Wish it were just all that simple, but equatorial meteorology is far more complex than my Chicago television weatherman suggests. We have discernible seasons in the north and south of the world, but the equator doesn’t. Rains in equatorial northern Peru were devastating in the last few years, but hard to predict.
One week is a series of torrential storms; the next week seems like a drought. That’s the basic pattern as you move away from the equator, away from the Serengeti. That’s why the Somali refugee camp at Dadaab had thousands of refugees fleeing a drought 4 months ago, and thousands now fleeing floods.
But closer to the equator the complexity is less stark.
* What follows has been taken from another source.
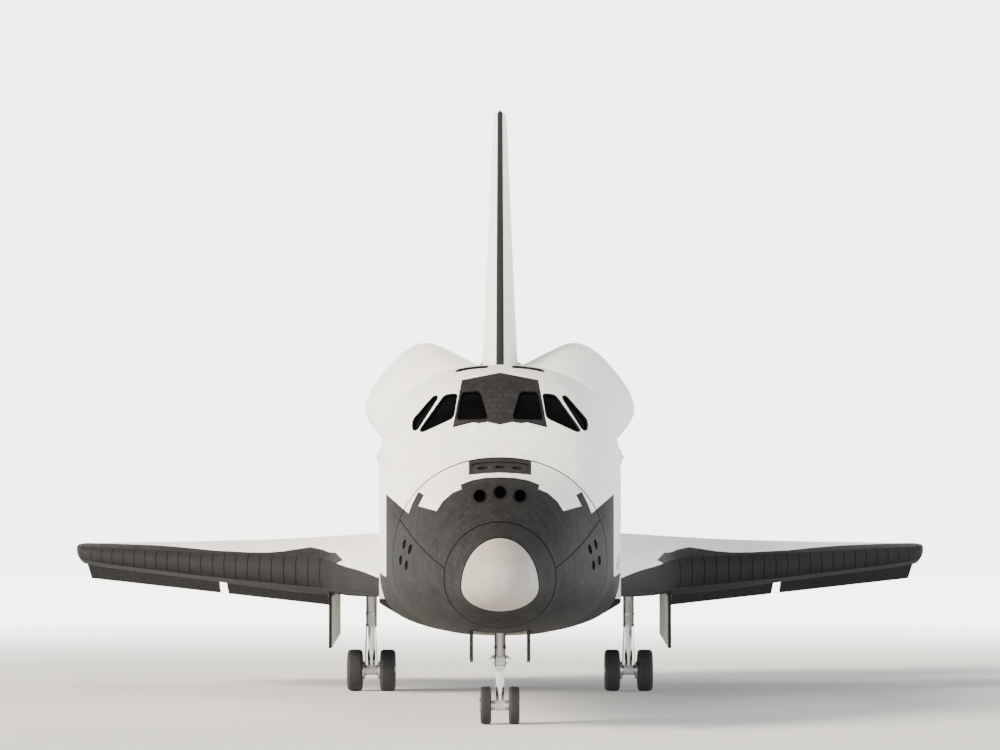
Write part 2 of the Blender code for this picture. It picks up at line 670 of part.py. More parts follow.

Basically, it just rains more; it’s wetter.
So what does this mean to the animals?
Having lived there and visited constantly throughout my adult life, I can say with care that the animal populations are bigger, the viewing more dramatic as tension among predators and competition for food sources increases, but my worry is that it will all come crushing down some day.
You might call it the Animal Bubble.
Things are good for the animals, now. Probably will be for a few years, but just as wildebeest sex lives are getting screwed up (pun intended), massive ecological systems don’t like quick change. The response to quick change is usually to crash.
But right now, a month or more early, the wildebeest have massed at Ndutu and it’s pouring. And for now, they couldn’t do it better at DreamWorks.